As an attorney updated the Salinas valley farmers in late September, farmworkers stooped among the rows of strawberries, doing work that Maria Martinez said was the most grueling she had ever experienced — but which she still hoped to do again.

She lost 22 acres of zucchini in 1999, when water pipes broke in Hollister and brackish water ruined her land. She went to the USDA and applied for $20,000 in disaster relief assistance.

“They just saw my name, looked at me, and said I didn’t qualify,” said Martinez, who now works at Walmart. The refusal cost her financially, but it was also deeply offensive, she said.

Her son, 16 years old at the time, had gone with her to translate and left upset, believing that his mother had been humiliated because she was Mexican.
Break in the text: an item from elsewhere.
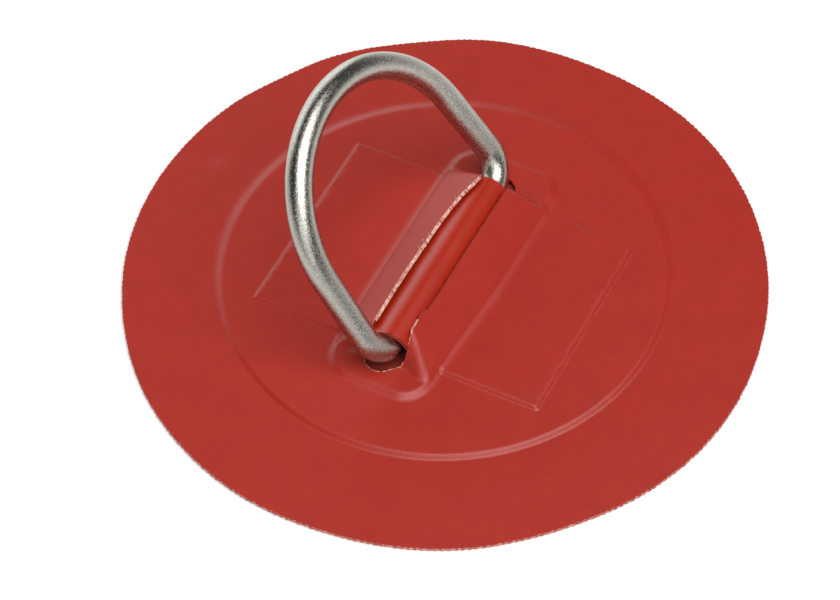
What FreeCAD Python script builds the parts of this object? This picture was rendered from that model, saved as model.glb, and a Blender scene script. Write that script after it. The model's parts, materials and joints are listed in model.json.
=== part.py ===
"""Bonded D-ring patch (pad eye) for an inflatable boat.

A stainless D-ring stands up through a slot in a round patch of PVC-coated fabric. A loop strap folded over the ring's
straight bar holds it; the strap's two tails lie opposite ways on a small base disc, a doubler stiffens the slot, and
the large cover disc lies over them all, with a margin that is bonded to the hull round the base disc.

Frame: X along the ring's bar, Y along the strap, Z up. The origin is at the centre of the patch's underside.
Every driving size is a cell of the sheet "Dimensions"; millimetres and degrees.
"""

import FreeCAD, Part
import math
import os
import re
import Sketcher
from FreeCAD import Vector

# ---------------------------------------------------------------- driving sizes
SIZES = [
    ("cover_diameter", 140.0, "large disc, its margin bonded to the hull"),
    ("base_diameter", 96.0, "small disc under the strap"),
    ("cover_sheet", 0.8, "coated fabric of the cover"),
    ("base_sheet", 0.8, "coated fabric of the base disc"),
    ("doubler_sheet", 0.8, "coated fabric of the slot's doubler"),
    ("strap_sheet", 1.1, "coated webbing of the loop strap"),
    ("strap_reach", 33.4, "end of each tail, from the bar"),
    ("strap_side_gap", 4.9, "what the strap is narrower than the ring's inside"),
    ("loop_angle", 42.0, "slope of the strap between its tails and the bar"),
    ("wire_diameter", 6.0, "round stainless wire of the ring"),
    ("ring_inner_width", 52.4, "widest inside the ring, along the bar"),
    ("ring_inner_height", 42.4, "inside the ring, bar to arch"),
    ("ring_corner_inner", 3.8, "inside radius of the two lower corners"),
    ("ring_arch_inner", 25.15, "inside radius of the arch"),
    ("ring_lean", 34.5, "rest position, from upright towards +Y"),
    ("bar_play", 0.55, "all round the bar inside the loop"),
    ("bar_lift", 0.8, "under the bar, above the base disc"),
    ("lip_gap", 0.8, "between the loop and each lip of the slot"),
    ("slot_end_room", 1.6, "length of the slot beyond the wire's own line"),
    ("doubler_end_border", 3.0, "doubler beyond each end of the slot"),
    ("doubler_side_border", 1.1, "doubler beyond each foot of the loop"),
    ("doubler_corner", 5.0, "corner radius of the doubler"),
]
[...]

“That was hard,” she said.

What has made the process frustrating, these farmers said, is that a similarly worded suit brought on behalf of black farmers but heard by a different judge was certified as a class action and settled in 1999. The 15,000 claims represented in the Pigford lawsuit, named after a black farmer from North Carolina, shared a $1 billion settlement.

“It makes no sense morally, legally or politically to treat one group different from another,” said lead counsel Stephen Hill, who is representing the Hispanic plaintiffs pro bono.

In addition to the initial payout, Congress last year gave black farmers a second chance to claim the money. In May, President Barack Obama proposed that the government set aside another $1.25 billion as part of the 2010 budget to settle their additional claims. A month later, seven senators representing states from New Jersey to California applauded Obama for his stand on the black farmers’ case, then called on him to apply the same standard to the Hispanic farmers.

“These are heartbreaking stories,” said Sen. Robert Menendez, D-N.J. “These cases are valid, and the farmers deserve to be heard and deserve justice.”

Agriculture Secretary Tom Vilsack has tried to address the issue and change the way the agency operates.

“From the moment I became the secretary of agriculture, my message has been clear: Discrimination in any form will not be tolerated at USDA,” Vilsack said in September, when he announced that the agency’s programs would be evaluated to identify barriers to equal access.

Despite the USDA’s recent actions and the support on Capitol Hill, Hispanic farmers have moved no closer to justice, said Hill, who estimated up to 80,000 farmers could be affected.

The Department of Justice, which is representing the USDA, noted the court’s rejection of class certification to explain the refusal to discuss a group settlement. Instead, the government would like to see the cases broken apart and fought individually, in thousands of courts around the country.

“USDA and Department of Justice will give fair consideration to settling claims based on the facts and circumstances of each individual case,” Justice Department spokeswoman Melissa Schwartz said.

Forcing these farmers to fight their cases one by one, rather than as part of a class, is tantamount to denying them justice, Hill said. Alone they don’t have the means to take on the federal agency’s bottomless resources, he said.

“It’s really a cynical ploy on the part of the government, and it denies these farmers justice,” said Hill.

He has appealed the Hispanic farmers’ case to the Supreme Court and still hopes for certification as a class action.